Recorded information:
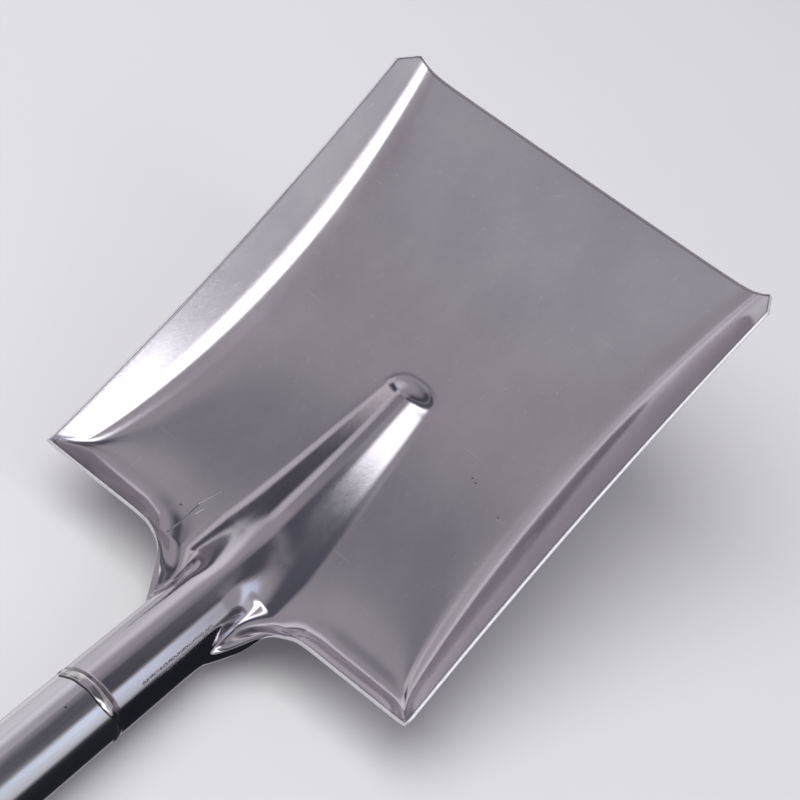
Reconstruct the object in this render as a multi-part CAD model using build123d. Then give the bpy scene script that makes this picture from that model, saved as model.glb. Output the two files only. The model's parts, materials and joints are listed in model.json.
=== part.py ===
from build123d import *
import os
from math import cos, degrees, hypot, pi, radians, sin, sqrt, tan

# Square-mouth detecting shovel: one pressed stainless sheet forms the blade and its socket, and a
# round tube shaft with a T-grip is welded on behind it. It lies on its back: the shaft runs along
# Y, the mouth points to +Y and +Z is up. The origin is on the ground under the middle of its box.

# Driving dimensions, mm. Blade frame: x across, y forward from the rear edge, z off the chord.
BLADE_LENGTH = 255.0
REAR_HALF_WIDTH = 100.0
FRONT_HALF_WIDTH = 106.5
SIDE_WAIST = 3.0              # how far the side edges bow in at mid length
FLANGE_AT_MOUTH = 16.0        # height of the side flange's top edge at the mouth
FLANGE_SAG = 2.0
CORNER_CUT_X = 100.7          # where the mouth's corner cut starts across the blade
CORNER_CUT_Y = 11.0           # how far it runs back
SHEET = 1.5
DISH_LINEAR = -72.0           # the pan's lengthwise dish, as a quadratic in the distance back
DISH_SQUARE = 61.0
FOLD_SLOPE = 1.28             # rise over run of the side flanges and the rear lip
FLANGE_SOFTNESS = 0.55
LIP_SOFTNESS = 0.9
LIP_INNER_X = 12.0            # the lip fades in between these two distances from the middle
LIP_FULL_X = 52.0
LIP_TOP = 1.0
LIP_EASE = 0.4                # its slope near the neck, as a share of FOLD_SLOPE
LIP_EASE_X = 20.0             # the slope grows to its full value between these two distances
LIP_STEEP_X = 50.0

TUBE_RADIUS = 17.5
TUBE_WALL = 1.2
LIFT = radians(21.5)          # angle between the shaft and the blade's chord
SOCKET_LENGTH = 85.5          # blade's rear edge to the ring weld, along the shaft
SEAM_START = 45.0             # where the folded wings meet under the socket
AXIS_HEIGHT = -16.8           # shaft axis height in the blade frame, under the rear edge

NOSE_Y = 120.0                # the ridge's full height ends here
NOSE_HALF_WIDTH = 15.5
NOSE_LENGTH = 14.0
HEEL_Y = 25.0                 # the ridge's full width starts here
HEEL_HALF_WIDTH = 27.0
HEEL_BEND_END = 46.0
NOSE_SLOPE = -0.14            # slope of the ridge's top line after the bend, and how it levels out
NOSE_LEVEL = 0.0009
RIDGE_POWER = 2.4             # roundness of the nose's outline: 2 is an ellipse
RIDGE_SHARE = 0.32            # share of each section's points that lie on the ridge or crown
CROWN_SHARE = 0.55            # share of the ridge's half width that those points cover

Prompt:
Quote the data above verbatim from its first line to the line that includes "# Y, the mouth", with both boundary lines retained.

Task response:
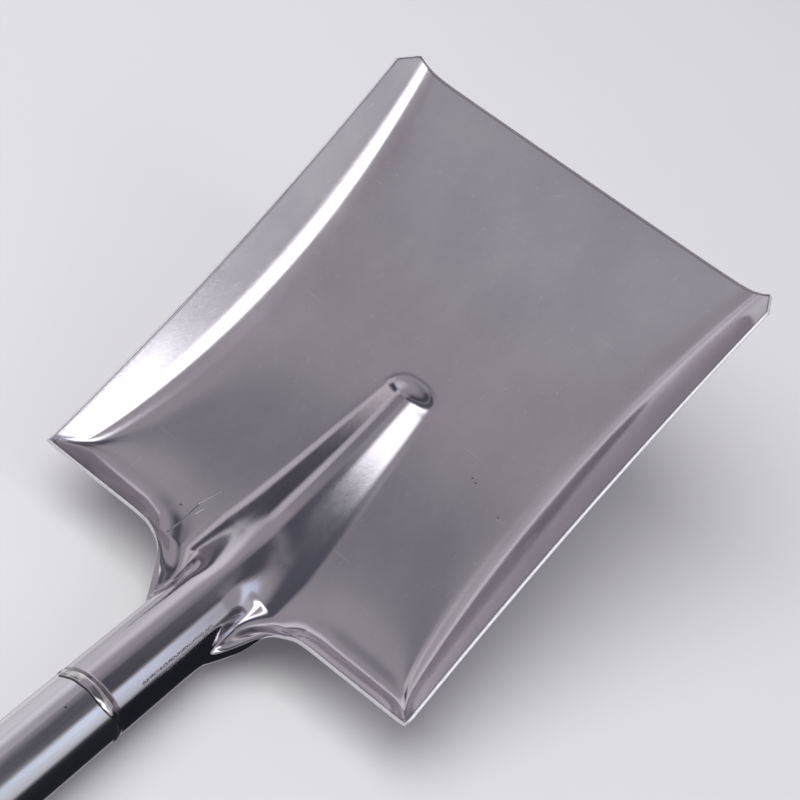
Reconstruct the object in this render as a multi-part CAD model using build123d. Then give the bpy scene script that makes this picture from that model, saved as model.glb. Output the two files only. The model's parts, materials and joints are listed in model.json.
=== part.py ===
from build123d import *
import os
from math import cos, degrees, hypot, pi, radians, sin, sqrt, tan

# Square-mouth detecting shovel: one pressed stainless sheet forms the blade and its socket, and a
# round tube shaft with a T-grip is welded on behind it. It lies on its back: the shaft runs along
# Y, the mouth points to +Y and +Z is up. The origin is on the ground under the middle of its box.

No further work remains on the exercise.